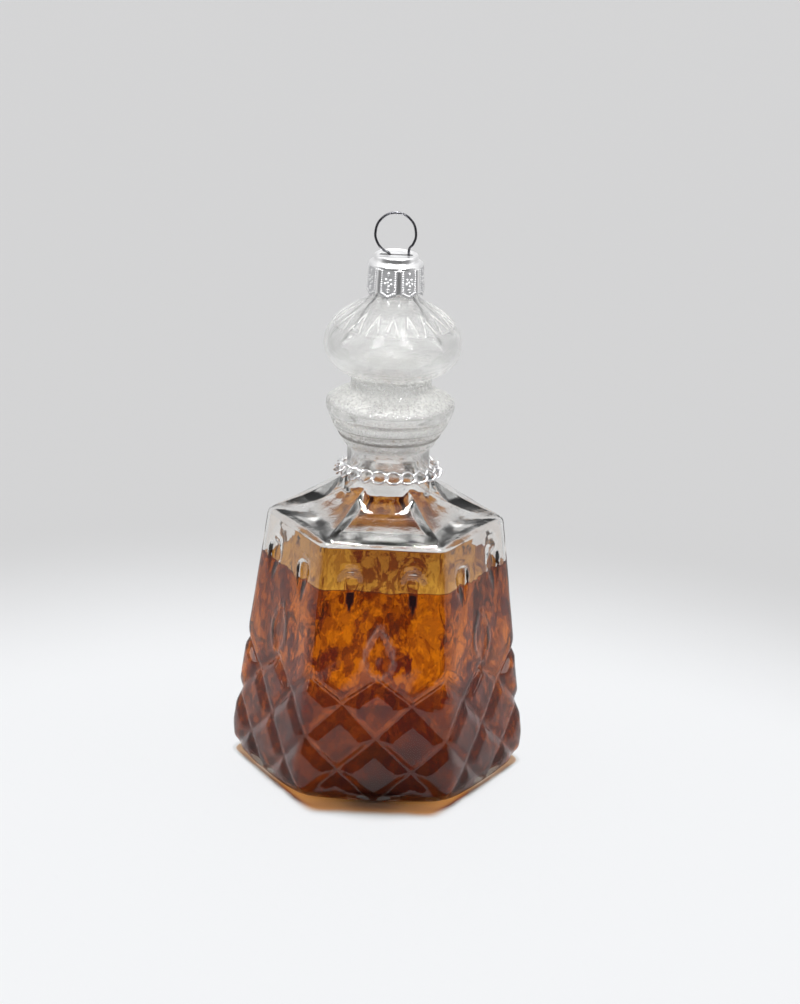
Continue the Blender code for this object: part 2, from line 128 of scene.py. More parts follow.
# The inside: its floor as shares of height and radius, how much of the flutes it follows, and how much thicker
# the glass lies inside the fluted shoulder, between two heights
INNER_FLOOR = ((0.0, 0.0), (0.0, 0.35), (0.0, 0.7), (0.0, 0.9), (0.12, 0.965), (0.42, 0.99))
INNER_FLUTE = 0.6
SHOULDER_SAG = 2.2
SHOULDER = (52.2, 60.9)

# Soft waves: seed, amount and longest wave in metres
OUTER_WAVES = (3, 0.00004, 0.012)
BODY_INNER_WAVES = (7, 0.00004, 0.011)
UPPER_INNER_WAVES = (7, 0.00006, 0.011)
BRIM_WAVES = (5, 0.00018, 0.009)
BRIM_COMB = (6, 0.00024, 0.0022)

# The lacquer: how deep its inner face lies in the wall, so that no air shows between them, how far in metres a row
# lies under its brim, how dark the brim is, and where it is darker or lighter, as a start or middle with a reach. The
# lattice's darker front and the dark spots under the dimples are painted shade
COAT_SINK = 0.04
BRIM_ROW = 0.00018
BRIM_POOL = 0.9
LATTICE_SHADE = (21.0, 5.0)
FRONT_LEAF_LIGHTER = (29.0, 6.0)
BACK_DARKER = (27.0, 6.0)
DIMPLE_SHADE = (41.3, 2.0)
DIMPLE_SHADE_WIDTH = 0.9

# Where the glass has a finish of its own, and where the last two paint dark shade lines round the collar, in metres:
# heights at which that starts, is full, begins to end and is over
SHOULDER_EDGE = (0.0516, 0.0524, 0.0540, 0.0575)
COLLAR = (0.0660, 0.0690, 0.0730, 0.0745)
WAIST = (0.0750, 0.0772, 0.0820, 0.0850)
BULB = (0.0820, 0.0850, 0.0945, 0.0965)
LOW_GROOVE_SHADE = (0.0692, 0.0694, 0.0697, 0.0699)
HIGH_GROOVE_SHADE = (0.0714, 0.0715, 0.0716, 0.0717)

# Colours of the glass and the lacquer, and of the light that they let into their shadow. The milk also serves as a
# painted highlight on rims, the groove shade is painted shade, and the darkest pigment paints shade in the lacquer
CLEAR = (0.99, 0.99, 0.985)
PLAIN = (1.0, 1.0, 1.0)
MILK_AND_HIGHLIGHT = (0.97, 0.97, 0.95)
GROOVE_SHADE = (0.40, 0.375, 0.36)
GLASS_SHADOW = (0.90, 0.90, 0.895)
PIGMENTS = ((0.62, 0.32, 0.14), (0.26, 0.11, 0.085), (0.02, 0.008, 0.01))
FRONT_SHADOW = (0.86, 0.56, 0.29)
SIDE_SHADOW = (0.93, 0.83, 0.74)

# The cap: how it is divided and turned, radius and height of its inside from the middle and of its top, its skirt
# with the panels' tips, and its slot
CAP_PANELS = 8
PANEL_STEPS = 40
SKIRT_ROWS = 60
CAP_TURN = math.radians(-14)
CAP_INSIDE = (
    (0.0, 105.8), (3.2, 105.8), (3.95, 105.78), (4.05, 105.65), (4.08, 104.9), (4.7, 104.55), (5.05, 104.25),
    (5.1, 103.9),
)
CAP_TOP = (
    (5.36, 104.48), (5.1, 104.72), (4.75, 104.9), (4.5, 105.0), (4.42, 105.12), (4.38, 105.5), (4.38, 105.9),
    (4.3, 106.1), (4.1, 106.2), (3.9, 106.15), (3.7, 106.02), (3.4, 106.0), (2.0, 106.0), (0.0, 106.0),
)
SKIRT_FOOT = 99.3
SKIRT_TOP = 104.3
SKIRT_RADIUS = 5.42
SKIRT_FLARE = 0.30
PANEL_TIP = 1.0
SLOT_REACH = 2.7
SLOT_RADIUS = 0.6
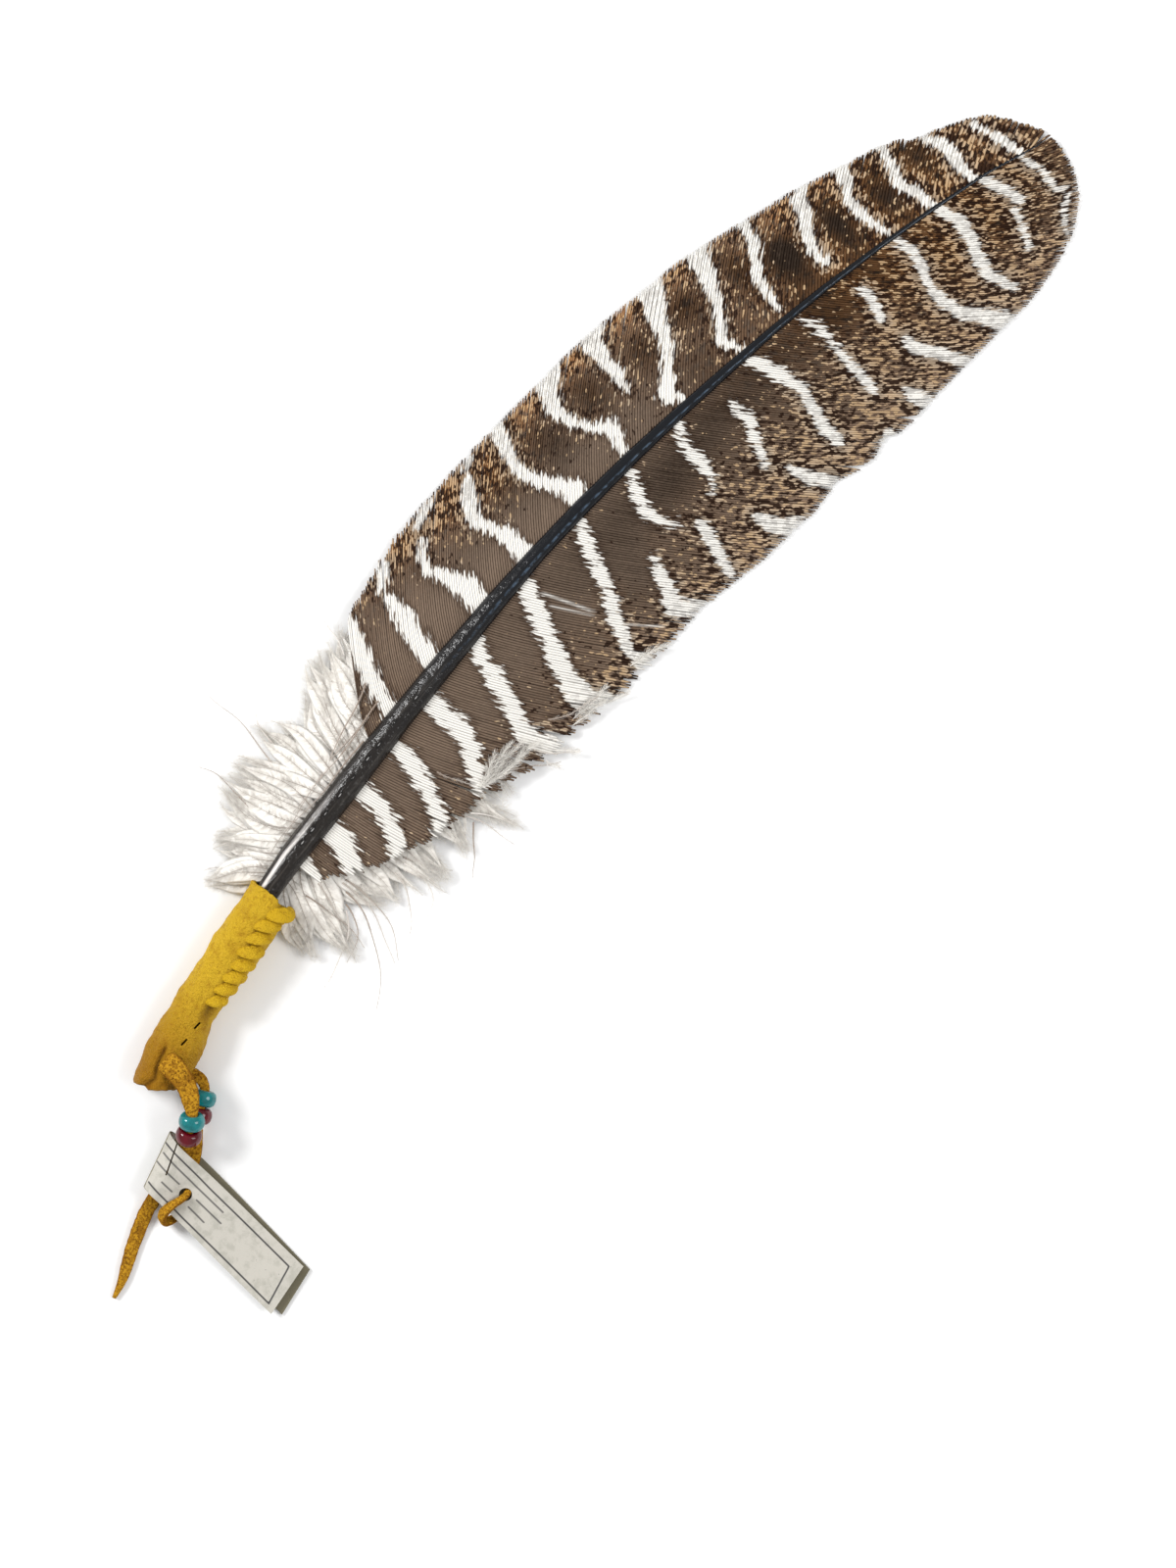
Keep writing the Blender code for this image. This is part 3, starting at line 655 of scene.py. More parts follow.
class FeatherSettings(bpy.types.PropertyGroup):
    """Sizes and colours of the shaft and the vanes."""

    barb_spacing: length_property("Barb spacing", "Distance between two barbs", 0.54)
    barb_ridge: length_property("Barb ridge", "Height of a barb's ridge over its sides", 0.13)
    ground_dark: colour_property("Dark ground", "Darkest brown between the bars", (0.022, 0.0135, 0.0085))
    ground_light: colour_property("Light ground", "Palest brown between the bars", (0.235, 0.168, 0.122))
    # Dark fleck is also the colour of the painted shade along the barbs' edges and in the dark creases.
    fleck_and_shade_dark: colour_property("Dark fleck", "Dark specks of the mottling", (0.020, 0.008, 0.004))
    fleck_light: colour_property("Buff fleck", "Pale specks of the mottling", (0.53, 0.37, 0.215))
    rufous: colour_property("Rufous", "Orange brown near the edges", (0.37, 0.165, 0.055))
    rufous_light: colour_property("Pale rufous", "Paler orange between the specks", (0.62, 0.37, 0.17))
    bar: colour_property("Bar", "Off-white of the bars", (0.85, 0.825, 0.775))
    shaft: colour_property("Shaft", "Blue-black of the shaft", (0.0045, 0.0055, 0.008))
    shaft_base: colour_property("Shaft base", "Grey brown of the bare quill", (0.017, 0.014, 0.012))
    seed: bpy.props.IntProperty(name="Seed", description="Changes the barbs' small differences", default=11)


class DownSettings(bpy.types.PropertyGroup):
    """The fluffy base of the feather."""

    barb_count: bpy.props.IntProperty(
        name="Down barbs", description="Down barbs on each side of the shaft", default=74, min=1
    )
    barbule_spacing: length_property("Barbule spacing", "Distance between two barbules", 0.168)
    barbule_length: length_property("Barbule length", "Length of a barbule near the shaft", 3.4)
    white: colour_property("Down white", "Off-white of the down", (0.95, 0.925, 0.875))
    grey: colour_property("Down grey", "Grey brown of the down's shafts", (0.30, 0.235, 0.19))


class HandleSettings(bpy.types.PropertyGroup):
    """The leather handle and the lace over its seam."""

    wall: length_property("Leather", "Thickness of the leather", 1.0)
    yellow: colour_property("Buckskin yellow", "Colour of the leather", (0.60, 0.375, 0.018))
    # This ochre also gives the painted shade in the leather's creases.
    ochre_and_crease_shade: colour_property("Worn ochre", "Darker leather at the open end", (0.27, 0.105, 0.002))
    lace_yellow: colour_property("Lace yellow", "Colour of the whipped lace", (0.60, 0.37, 0.012))


class LaceSettings(bpy.types.PropertyGroup):
    """The two hanging ends of lace and their beads."""

    tan: colour_property("Suede tan", "Colour of the lace", (0.50, 0.255, 0.018))
    brown: colour_property("Suede brown", "Darker nap of the lace", (0.17, 0.062, 0.006))
    bead_radius: length_property("Bead radius", "Radius of a bead", 3.05)
    turquoise: colour_property("Turquoise", "Colour of two beads", (0.008, 0.205, 0.215))
    red: colour_property("Dark red", "Colour of two beads", (0.12, 0.001, 0.008))


class TagSettings(bpy.types.PropertyGroup):
    """The folded card tag."""

    thickness: length_property("Card", "Thickness of the card", 0.28)
    card: colour_property("Card white", "Colour of the card", (0.52, 0.495, 0.44))
    # Painted shade: the back layer and the card's edges, which take no print, get this colour for the shade
    # under the front layer.
    back_layer_shade: colour_property("Card back", "Colour of the card's cut edges and inside", (0.14, 0.12, 0.065))
    ink: colour_property("Ink", "Colour of the ruled lines", (0.03, 0.03, 0.035))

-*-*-

Stop after the line containing "BRIM_COMB = (6, 0.00024, 0.0022)": print exactly the lines from the start of the entries above up to it, that line included.

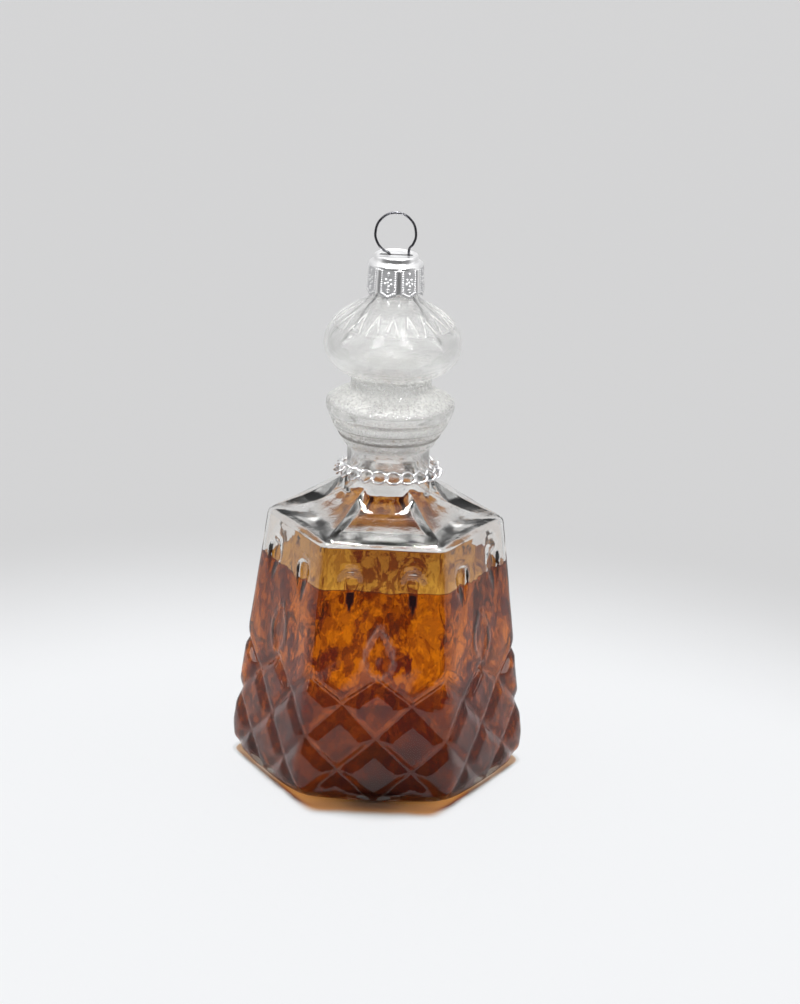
Continue the Blender code for this object: part 2, from line 128 of scene.py. More parts follow.
# The inside: its floor as shares of height and radius, how much of the flutes it follows, and how much thicker
# the glass lies inside the fluted shoulder, between two heights
INNER_FLOOR = ((0.0, 0.0), (0.0, 0.35), (0.0, 0.7), (0.0, 0.9), (0.12, 0.965), (0.42, 0.99))
INNER_FLUTE = 0.6
SHOULDER_SAG = 2.2
SHOULDER = (52.2, 60.9)

# Soft waves: seed, amount and longest wave in metres
OUTER_WAVES = (3, 0.00004, 0.012)
BODY_INNER_WAVES = (7, 0.00004, 0.011)
UPPER_INNER_WAVES = (7, 0.00006, 0.011)
BRIM_WAVES = (5, 0.00018, 0.009)
BRIM_COMB = (6, 0.00024, 0.0022)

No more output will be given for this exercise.